Few, if any, Arab authors manage to make a living from their writings alone, and probably there are none that reach the kind of audiences that a writer of a western bestseller can expect to reach. There is no
Arab J. K. Rowling, and some western critics have even accused Arab writers of being insufficiently commercially minded.
9
Almost none of them benefit from the kind of promotion routinely available to successful writers in the West, and on the whole the Arab publishing industry does not have access to the impressive production, distribution and promotion techniques available to its western peers. While there are now more pan-Arab publishing ventures than there once were, thanks to the improved distribution made possible by the Internet, and there are substantially more literary prizes, some of them highly lucrative, in general terms the publishing industry in Arab countries is still under-developed, and this has negative impacts on authors’ careers. Despite the high esteem in which literature is generally held in the Arab world, it often finds few readers.
10
Some of these sociological issues are touched upon in what follows in the discussion of individual works and authors. A final note concerns spelling conventions and references. For ease of reference in this book the names of Arab authors have been given according to their published English versions (e.g. Naguib Mahfouz). A book in itself could be written on Arabic personal names, which are constructed more along the Russian lines of given name, patronymic name, and family name than on the first name-family name pattern familiar in the West. The situation is complicated by the fact that by no means every Arab will use a family name, called a
nasab
or
laqab
, constructing a three-part name instead that consists of a given name followed by the father’s and grandfather’s given names. No Arab writer would refer to the Egyptian intellectual Taha Hussein as ‘Hussein’, for example, as this book does, since Hussein is the author’s father’s name. As in the case of spellings, however, western conventions are followed in this book for ease of reference. On the few occasions where Arabic words or phrases are given in the text these are spelled more or less as they sound. Translations from French are by the author. Translations from Arabic are from published English translations, sometimes
slightly modified. To avoid cluttering the text, references have been kept as brief as possible. While space has been saved by omitting many page references, the sources of all quotations have been given.
Orientalism
, a well-known work by the late Palestinian-American critic Edward Said, develops the thought that a particular way of seeing has historically vitiated relations between the Arab world and Europe. This way of seeing, dubbed ‘orientalism’, has been present in various European representations of the Arab world and the Arabs, whether literary, artistic, academic or in the media, and these have circulated widely in western societies, European representations giving way to North American ones. ‘Orientalism’, Said writes, is ‘a way of coming to terms with the Orient that is based on the Orient’s special place in European Western experience’, that ‘special place’ being as Europe’s ‘other’, everything Europe is not.
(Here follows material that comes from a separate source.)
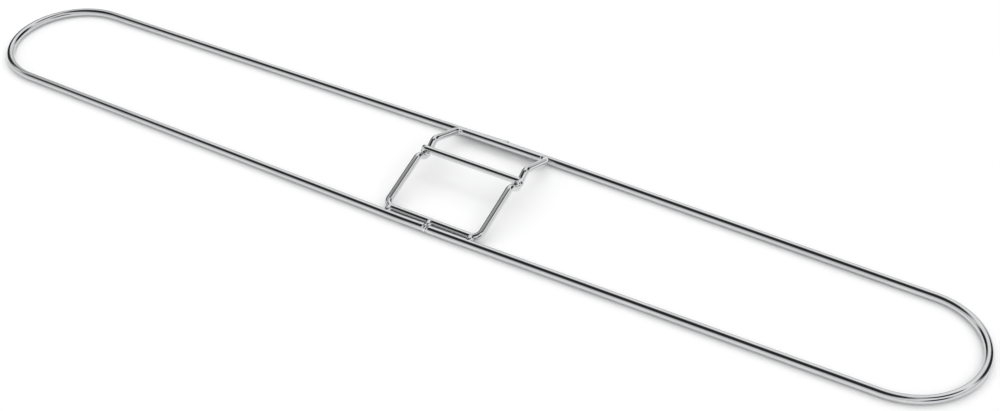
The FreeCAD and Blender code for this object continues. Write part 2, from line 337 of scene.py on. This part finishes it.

Whereas Europeans have sometimes considered themselves to be ‘rational, virtuous, mature, [and] “normal”,’ among other things, the Orient has been seen as ‘irrational, depraved (fallen), childlike, [and] “different”,’ particularly in the period after 1800 and in the ‘discourse’ of orientalism.
1
While Said’s book has been controversial and continues to generate debate,
2
its contribution lies in drawing attention to the ways in
which the Arab world has been represented in Europe and the purposes such representations have served. It drew attention, for example, to a class of intellectual middlemen, the writers, painters, photographers, professors and officials whose views the book examined in detail, as well as to the less-celebrated work of journalists and translators, who file reports on the Arab world or translate materials from one set of societies into forms that can be understood by another. The work of all these people has helped to determine the picture that Europeans and perhaps westerners more generally have been able to form of the Arab world and of Arab history and culture. ‘Everyone who writes about the Orient must locate himself
vis-à-vis
the Orient,’ wrote Said, ‘which add[s] up to deliberate ways of addressing the reader, containing the Orient, and finally, representing it or speaking in its behalf.’
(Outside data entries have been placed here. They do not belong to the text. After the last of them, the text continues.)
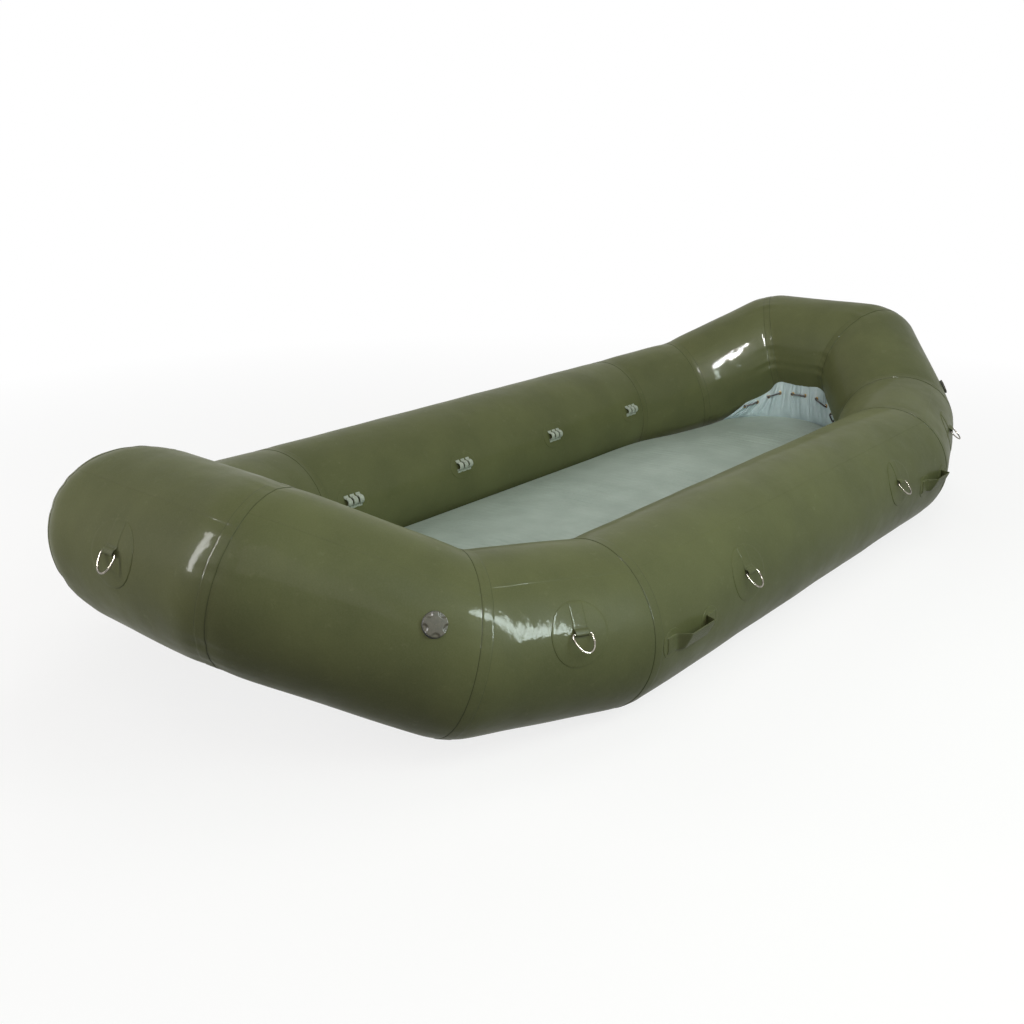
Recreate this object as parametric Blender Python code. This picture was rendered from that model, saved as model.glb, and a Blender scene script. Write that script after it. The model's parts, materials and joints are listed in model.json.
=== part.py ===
"""Whitewater raft: a ring of twelve mitred air tube sections with upswept ends, an inflated
self bailing floor laced in at both ends, D rings, carry handles, thwart loops and valves.

Metres, +Z up. X runs along the raft and Y across it. The origin is at the middle of the
footprint, and the side tubes rest on the plane z = 0.
"""
import math

import bmesh
import bpy
from mathutils import Matrix, Vector

# Tube ring. The seam nodes are where the centre lines of two sections meet.
TUBE_D = 0.510
SKIN = 0.002
SIDE_HALF = 1.069
BEAM_HALF = 0.737
SHOULDER_RUN = 0.463
SHOULDER_IN = 0.149
SHOULDER_RISE = 0.057
QUARTER_RUN = 0.375
QUARTER_IN = 0.336
QUARTER_RISE = 0.228
FACETS = 32
GAP = 0.0003

# Floor: an air mattress with round edges and a crowned top.
FLOOR_T = 0.130
FLOOR_LIFT = 0.025
FLOOR_CROWN = 0.034
FLOOR_SKIN = 0.0025
FLOOR_TIP_PAST_BEND = 0.168
FLOOR_ROCKER = 0.050
FLOOR_ROCKER_BEFORE_BEND = 0.069
FLOOR_EDGE_STEPS = 5
RELIEF_D = 0.060
RELIEF_H = 0.006
RELIEF_VENT_D = 0.006
RELIEF_PAST_BEND = 0.181
RELIEF_Y = -0.180

# Lacing curtain between the floor's end and the end tubes, with its holes and cord.
CURTAIN_T = 0.0016
CURTAIN_FOLD = 0.004
CURTAIN_FOLDS = 10
CURTAIN_TOP_ANGLE = 38.0
CURTAIN_HOLES = 10
HOLE_D = 0.013
CORD_D = 0.005

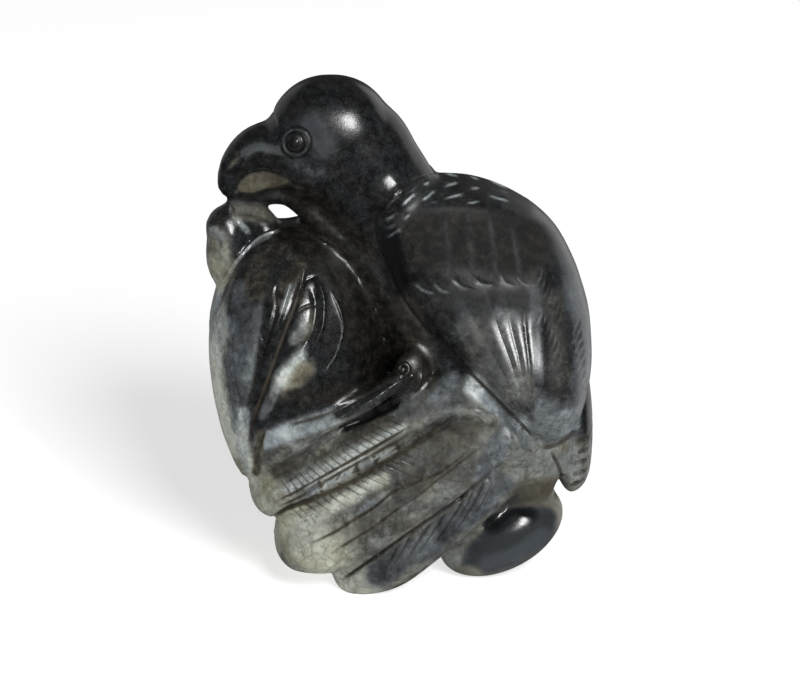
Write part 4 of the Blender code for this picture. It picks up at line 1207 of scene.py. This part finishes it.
class JADE_OT_studio(bpy.types.Operator):
    """Makes the pale floor, the soft lights and the camera"""
    bl_idname = "jade.studio"
    bl_label = "Studio"

    def execute(self, context):
        studio = context.scene.jade_studio
        shape = bmesh.new()
        bmesh.ops.create_circle(shape, cap_ends=True, segments=96, radius=studio.floor)
        mesh = bpy.data.meshes.new("floor")
        shape.to_mesh(mesh)
        shape.free()
        mesh.materials.append(plain_material("matt_white_card", linear("#f4f4f4"), 0.95, 0.74))
        floor = bpy.data.objects.new("floor", mesh)
        context.scene.collection.objects.link(floor)
        floor.visible_glossy = False

        world = bpy.data.worlds.new("studio")
        context.scene.world = world
        world.use_nodes = True
        air = world.node_tree.nodes["Background"]
        air.inputs["Color"].default_value = (1, 1, 1, 1)
        air.inputs["Strength"].default_value = 0.06

        softbox(*KEY_LIGHT)
        on_stone = bpy.data.collections.new("carving_only")
        on_stone.objects.link(bpy.data.objects[PIECE])
        for *light, mirrored in STONE_LIGHTS:
            lamp = softbox(*light)
            lamp.light_linking.receiver_collection = on_stone
            lamp.visible_glossy = mirrored
        bounce = softbox(*BOUNCE_LIGHT)
        bounce.location = BOUNCE_PLACE
        bounce.rotation_euler = (math.pi, 0.0, 0.0)
        bounce.visible_camera = False
        bounce.visible_glossy = False
        bounce.light_linking.receiver_collection = on_stone

        angle = studio.elevation
        lens = bpy.data.cameras.new("camera")
        lens.sensor_width = SENSOR
        lens.lens = SENSOR * studio.distance / studio.width
        lens.clip_start = 0.01
        lens.clip_end = 20.0
        camera = bpy.data.objects.new("camera", lens)
        back = Vector((0, -math.cos(angle), math.sin(angle)))
        aimed(camera, AIM + studio.distance * back, AIM)
        context.scene.camera = camera
        context.scene.view_settings.view_transform = "Standard"
        return {"FINISHED"}


class JADE_PT_panel(bpy.types.Panel):
    """Lists what can be built"""
    bl_label = "Jade parrot"
    bl_idname = "JADE_PT_panel"
    bl_space_type = "VIEW_3D"
    bl_region_type = "UI"
    bl_category = "Jade parrot"

    def draw(self, context):
        scene = context.scene
        for group in (scene.jade_sizes, scene.jade_colours, scene.jade_studio):
            box = self.layout.box()
            for key in type(group).__annotations__:
                box.prop(group, key)
        for operator in (JADE_OT_carving, JADE_OT_studio):
            self.layout.operator(operator.bl_idname)


CLASSES = (JadeSizes, JadeColours, StudioSizes, JADE_OT_carving, JADE_OT_studio, JADE_PT_panel)


def register():
    for made in CLASSES:
        bpy.utils.register_class(made)
    bpy.types.Scene.jade_sizes = PointerProperty(type=JadeSizes)
    bpy.types.Scene.jade_colours = PointerProperty(type=JadeColours)
    bpy.types.Scene.jade_studio = PointerProperty(type=StudioSizes)


def unregister():
    del bpy.types.Scene.jade_studio
    del bpy.types.Scene.jade_colours
    del bpy.types.Scene.jade_sizes
    for made in reversed(CLASSES):
        bpy.utils.unregister_class(made)


def main():
    register()
    bpy.ops.jade.carving()
    bpy.ops.jade.studio()


if __name__ == "__main__":
    main()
While it would be too much to suggest that there is any ‘correct’ way of seeing the Arab world, either in absolute terms or in terms uninfected by the considerations pointed to by Said, it may be possible to arrive at a more informed picture than the one criticized in
Orientalism
. That, at least, is the aim of this book, which seeks neither to ‘represent’ the Orient nor to ‘speak in its behalf’ but rather to survey works by men and women who have contributed to modern Arabic literature, and, it is hoped, to allow them to speak through their works available in translation. Nevertheless, Said’s work can be helpful in suggesting ways into reading modern Arabic literature, as well as in thinking about ways in which it has sometimes been read. These concern the manner in which this literature has been approached by western readers, in other words the issues of reception and translation pointed to in
Orientalism
; the features of it that present particular challenges to non-Arabic-speaking readers, such as unfamiliar cultural references and the special character of the Arabic language; and the geographical spread of the Arab world and its own
internal divisions that should be borne in mind when approaching its literature.
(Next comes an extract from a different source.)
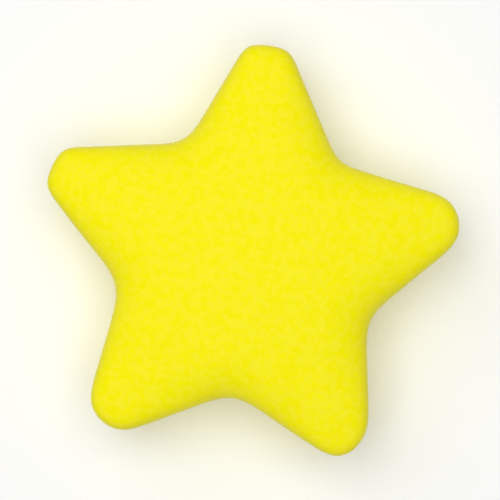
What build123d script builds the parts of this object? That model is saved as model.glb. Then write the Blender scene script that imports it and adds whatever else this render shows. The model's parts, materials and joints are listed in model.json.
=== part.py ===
"""Squeezable foam star: a thick five-pointed star of soft moulded polyurethane foam in a bright colour coat.

It is poured in a mould and sprayed afterwards, so a cut through it shows three layers, each closed all
round the one inside it: the colour coat, the dense skin that forms against the mould, and the
open-celled foam core.

The star lies on its flat back at z = 0, centred on its five-fold axis, with one arm along +Y.
Lengths are in millimetres and angles in degrees.
"""

import math
import os

from build123d import *

# Outside of the star
ARMS = 5
TIP_REACH = 41.6  # from the axis to the blunt end of an arm
TIP_CORNER = 5.4  # radius of the two corners of that end
NOTCH_REACH = 26.7  # from the axis to the bottom of the notch between two arms
NOTCH_RADIUS = 15.0
ARM_TAPER = 26.8  # between an arm's centre line and each of its sides
THICKNESS = 31.0  # on the axis, where the domed front is highest
CROWN_RADIUS = 160.0  # of the dome of the front
RIM_ROUND = 5.0  # of the rims of the front and the back

# Layers, from the outside in
COAT = 0.2
SKIN = 1.0

HALF_PITCH = 180 / ARMS  # between an arm and the notch beside it


def polar(reach, turn):
    """The point at that distance from the axis, turned clockwise from +Y."""
    return reach * math.sin(math.radians(turn)), reach * math.cos(math.radians(turn))


def star_outline(inset):
    """The rounded star, moved in by inset all round."""
    # The straight sides of a notch meet at a sharp corner behind its round.
    half_angle = math.radians(ARM_TAPER + HALF_PITCH)
    notch = NOTCH_REACH + NOTCH_RADIUS - (NOTCH_RADIUS + inset) / math.sin(half_angle)
    notch_x, notch_y = polar(notch, HALF_PITCH)
    end_y = TIP_REACH - inset
    end_x = notch_x - (end_y - notch_y) * math.tan(math.radians(ARM_TAPER))
    end_reach = math.hypot(end_x, end_y)
    end_turn = math.degrees(math.atan2(end_x, end_y))

    corners = []
    for arm in range(ARMS):
        turn = 2 * HALF_PITCH * arm
        corners += [polar(end_reach, turn - end_turn), polar(end_reach, turn + end_turn)]
        corners += [polar(notch, turn + HALF_PITCH)]
    with BuildSketch() as outline:
        with BuildLine():
            Polyline(*corners, close=True)
        make_face()
        notches, ends = outline.vertices().group_by(SortBy.DISTANCE)
        fillet(ends, TIP_CORNER - inset)
        fillet(outline.vertices().group_by(SortBy.DISTANCE)[0], NOTCH_RADIUS + inset)
    return outline.sketch


def star_form(inset):
    """The whole star as one solid, moved in by inset all round."""
    with BuildPart() as form:
        with BuildSketch(Plane.XY.offset(inset)):
            add(star_outline(inset))
        extrude(amount=THICKNESS)
        with Locations((0, 0, THICKNESS - CROWN_RADIUS)):
            Sphere(CROWN_RADIUS - inset, mode=Mode.INTERSECT)
        back, *_, front = form.faces().sort_by(Axis.Z)
        fillet(back.edges() + front.edges(), RIM_ROUND - inset)
    return form.part


outside = star_form(0)
under_coat = star_form(COAT)
under_skin = star_form(COAT + SKIN)

with BuildPart() as colour_coat:
    add(outside)
    add(under_coat, mode=Mode.SUBTRACT)
colour_coat.part.label = "colour_coat"

with BuildPart() as moulded_skin:
    add(under_coat)
    add(under_skin, mode=Mode.SUBTRACT)
moulded_skin.part.label = "moulded_skin"

with BuildPart() as foam_core:
    add(under_skin)
foam_core.part.label = "foam_core"

os.makedirs("parts", exist_ok=True)
for piece in (colour_coat, moulded_skin, foam_core):
    export_step(piece.part, f"parts/{piece.part.label}.step")
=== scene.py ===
# %% [markdown]
# # A squeezable foam star
# The star is poured in a two-part mould from soft polyurethane foam. The foam swells against the
# mould's wall and makes its own dense skin there, and the casting is then sprayed with a flexible
# yellow coat. So there are three pieces, one inside the other: a coat, a skin and a foam core.
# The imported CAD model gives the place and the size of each. Everything here is built around it.

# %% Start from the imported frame
import json
import math

import bpy
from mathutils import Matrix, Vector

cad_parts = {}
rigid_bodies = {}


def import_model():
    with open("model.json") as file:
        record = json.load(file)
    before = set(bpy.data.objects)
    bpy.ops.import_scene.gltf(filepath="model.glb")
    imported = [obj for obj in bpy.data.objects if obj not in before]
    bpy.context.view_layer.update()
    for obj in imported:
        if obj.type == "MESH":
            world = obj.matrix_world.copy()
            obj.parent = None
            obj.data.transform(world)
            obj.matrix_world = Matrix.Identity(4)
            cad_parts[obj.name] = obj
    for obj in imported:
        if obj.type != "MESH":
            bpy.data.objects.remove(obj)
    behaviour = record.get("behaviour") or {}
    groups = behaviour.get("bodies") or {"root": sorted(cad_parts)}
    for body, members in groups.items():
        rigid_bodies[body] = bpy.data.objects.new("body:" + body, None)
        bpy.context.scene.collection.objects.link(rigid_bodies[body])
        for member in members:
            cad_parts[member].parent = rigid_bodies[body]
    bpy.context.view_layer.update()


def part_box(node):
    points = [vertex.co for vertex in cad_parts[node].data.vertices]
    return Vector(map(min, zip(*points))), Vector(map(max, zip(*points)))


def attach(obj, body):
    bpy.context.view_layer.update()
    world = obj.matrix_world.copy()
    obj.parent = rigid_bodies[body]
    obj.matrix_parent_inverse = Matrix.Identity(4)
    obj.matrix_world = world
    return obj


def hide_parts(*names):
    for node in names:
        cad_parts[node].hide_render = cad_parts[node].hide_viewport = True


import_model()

MM = 0.001

low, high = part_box("colour_coat")
REACH = high[1]
THICKNESS = high[2]
print("CAD box in mm:", [round(v / MM, 2) for v in (*low, *high)])

# %% [markdown]
# ## Two small tools
# Every material and every Geometry Nodes tree below is a set of nodes with links. One function adds
# a node: an input takes a plain value, another node's output, or another node, whose first output
# is used. Colours are written as sRGB hex values, as a screen shows them, while the renderer counts
# light, so one function turns the one into the other.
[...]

These themes naturally lead to consideration of the conditions under which modern Arabic literature circulates in its countries of origin, as well as to examination of it as a form of ‘postcolonial’ or ‘world’ literature, when seen from Europe, and reflection on its present situation. Having begun early in the last century as a new form of expression, based – at least for works in prose and drama – in some measure on European models, it has now become a flourishing component of Arab societies.
Translators of modern Arabic literature have sometimes stressed how difficult it is for works by modern Arab writers to sell in western countries. Denys Johnson-Davies, for example, probably the best-known translator of modern Arabic literature into English, has pointed to the demands that determine which texts get translated and the ways in which they are marketed and, presumably, to some extent read. There is no point in doing a translation that will not be published, but many translations have nevertheless ended up in the drawers of translators’ desks because they have failed to find western publishers. And there are also other issues. Literary translators from Arabic into English have sometimes possessed what Johnson-Davies describes as ‘excessive power’, since they play a ‘pioneering role in uncovering and furthering writing’ they believe to be valuable, with English or other foreign publishers not necessarily being well informed about the Arab literary scene.
3
They have also had to respond to pressures in the target market, notably for works that answer either to a particular conception of what Arab societies are like, whether ‘picturesque’ or ‘repressive’, or to existing western interests, with regard to women’s experience, for example, or the experience of minorities. Basic to a translator’s choice of works to translate is whether or not these will find a publisher, and this tends to mean that translators choose material they consider will sell in
western countries, a commercial choice, or material that answers to their conception of literary ‘talent’, an aesthetic or even a political one.